Le Moine was then elected bishop of Arras after the death of Bishop Guillaume de Issiaco on September 23, 1293.[5] The election was finally confirmed by Boniface VIII.

Pope Celestine V created him cardinal, with the title of Saints Marcellino e Pietro, at the consistory of 18 September 1294.[6] On 21 June 1295, he was in Anagni and attended the Consistory in which Pope Boniface recognized King James II of Aragon as the successor of King Pedro; Johannes tit. S. Marcellini et Petri presb. Card. subscribed to the bull.[7] He is attested among the cardinal-priests, under the name Johannes Monachus, as being present in the Roman Curia and receiving his share (1/18 on this occasion) in a distribution of the income from the Treasury of the College of Cardinals on 25 November 1295.[8] He appears again on 10 May 1297, as one of nineteen cardinals who received a share of the 50% of the income of the two deposed Colonna cardinals, thanks to the generosity of Pope Boniface VIII.[9] When the procurator of the Bishop of Siena paid in 300 livres Tournois around 24 June 1297, Jo. Monachus was one of seventeen cardinals entitled to a share.[10] There were many other distributions in which the names of the recipient cardinals are not listed, but which undoubtedly brought Cardinal Le Moine various sums of money.

At Easter, 1297, the Archbishop of Tours paid in 200 livres Tournois, 1/15th of which went to Cardinal Le Moine, and around Pentecost he received 1/16 of the 500 livres Tournois presented by the Archbishop of Rouen.[11] On 5 September, thanks to the payment of the Abbot Majoris Monasterii (Marmoutier) in Tours of 180 livres Tournois, the Cardinal received a 1/15th share.[12] In the winter of 1297/1298 he was appointed auditor by Pope Boniface in the case of a Dominican Inquisitor and a Milanese soldier.[13]

In the winter of 1297/1298 he was appointed auditor along with Cardinal Nicolas de Nonancourt by Pope Boniface in a case involving the Diocese of Lund and the King of Denmark.[14]

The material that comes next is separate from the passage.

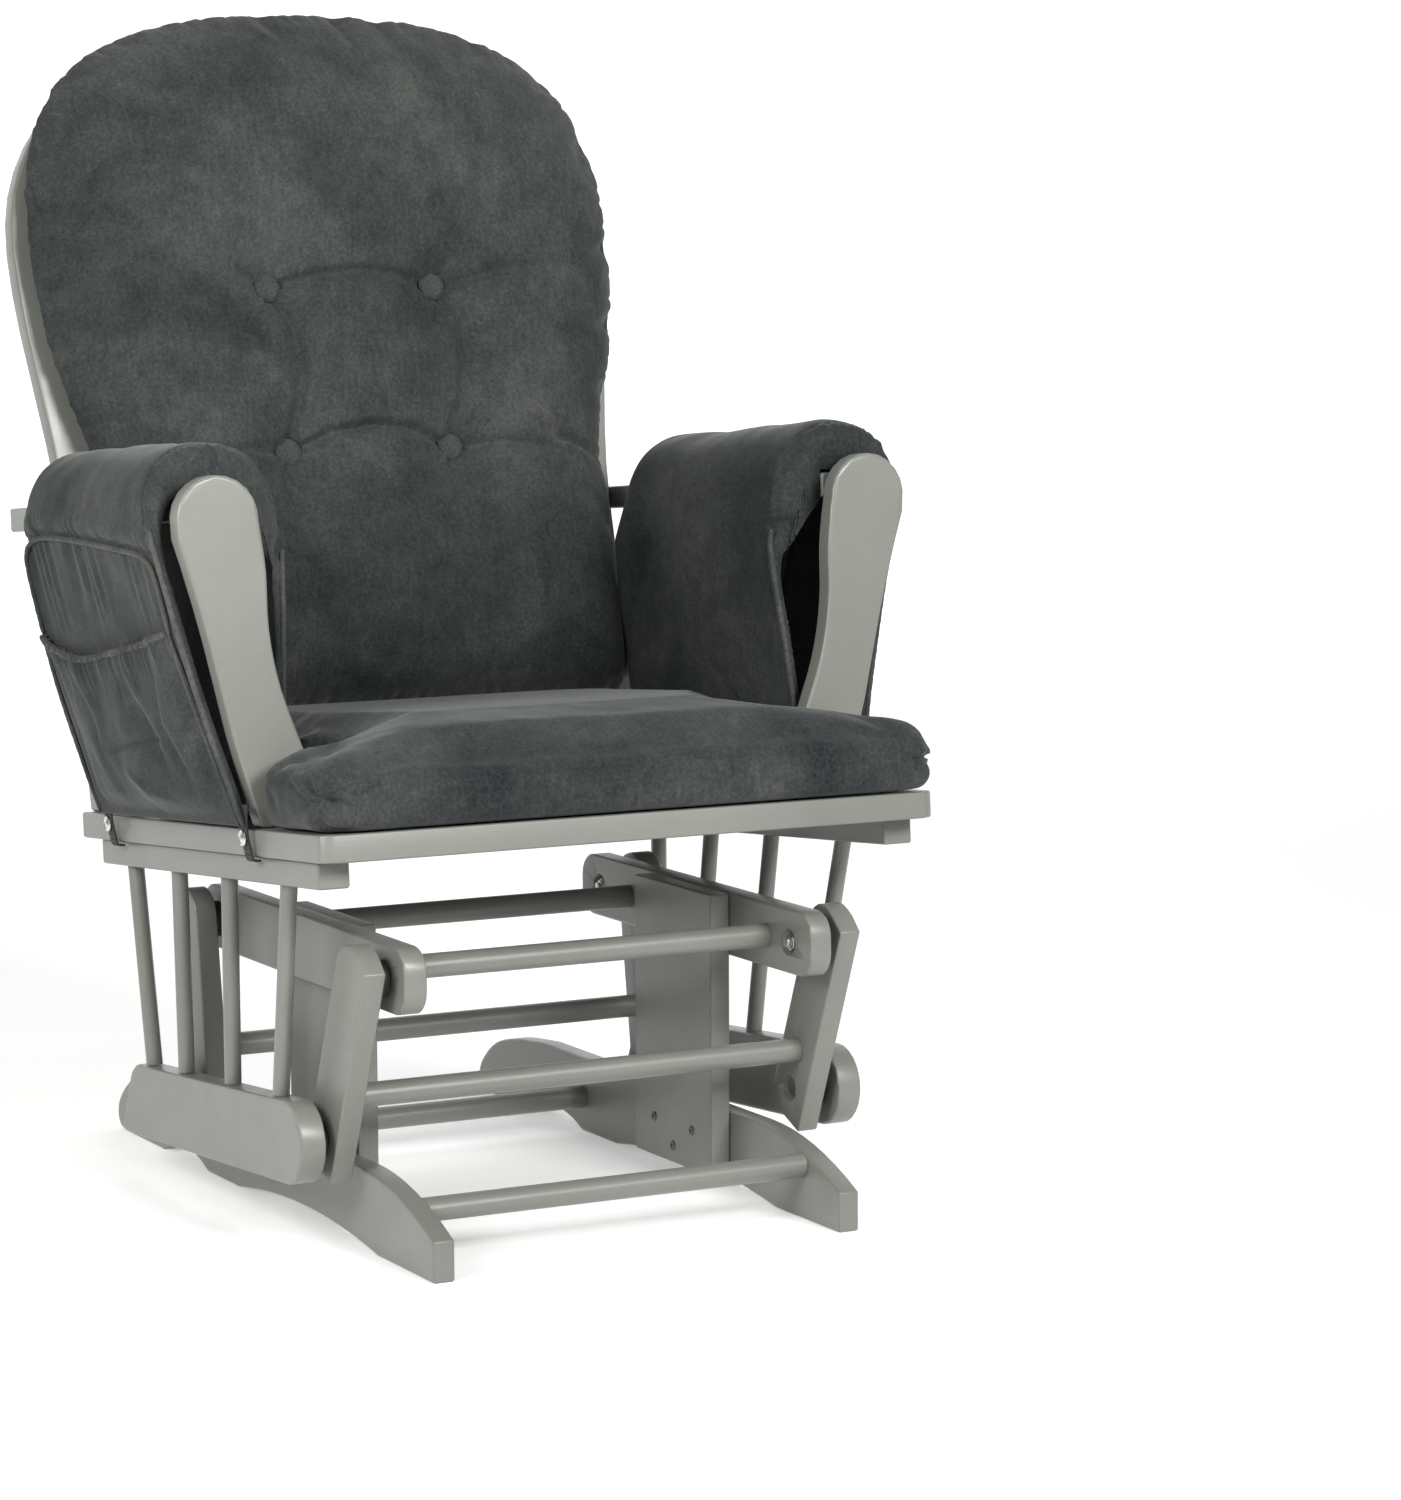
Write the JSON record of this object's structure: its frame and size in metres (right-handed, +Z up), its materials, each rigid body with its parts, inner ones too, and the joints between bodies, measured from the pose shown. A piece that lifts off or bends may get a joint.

Collège du Cardinal Lemoine

As patron, he contracted at Rome (15 March 1302) to buy from the Grands-Augustins the "Maison du Chardonnet" and adjoining land to found a college. Initially "la Maison du Cardinal", after his death it was called "Collège du Cardinal Lemoine" or "Collège du Cardinal Le Moine." Initially it was to take 60 theology students and 40 in the arts. It received approval from Boniface VIII on 4 May 1302.[15] Beatus Rhenanus would become a student in the college from 1503 to 1507 graduating with a BA in 1506 and a MA in 1507.[16] The French humanist Jacques Lefèvre d'Étaples was a director of the college.

Legate

See also: Papal legate. On 24 November 1302, Boniface VIII sent Cardinal Jean of S. Marcellino e Pietro to France as legate to Philippe le Bel.[17] Philippe stood up to papal demands, and the Cardinal laid an interdict on the kingdom, requiring Nicolas de Fréauville, the king's confessor, to appear at the Roman Curia to make an explanation.

The pope modified the interdict to an excommunication of the king. Phillipe intercepted the messengers with the bull, at Troyes, and placed the legate Jean under surveillance. The king then called together the États Généraux (1303).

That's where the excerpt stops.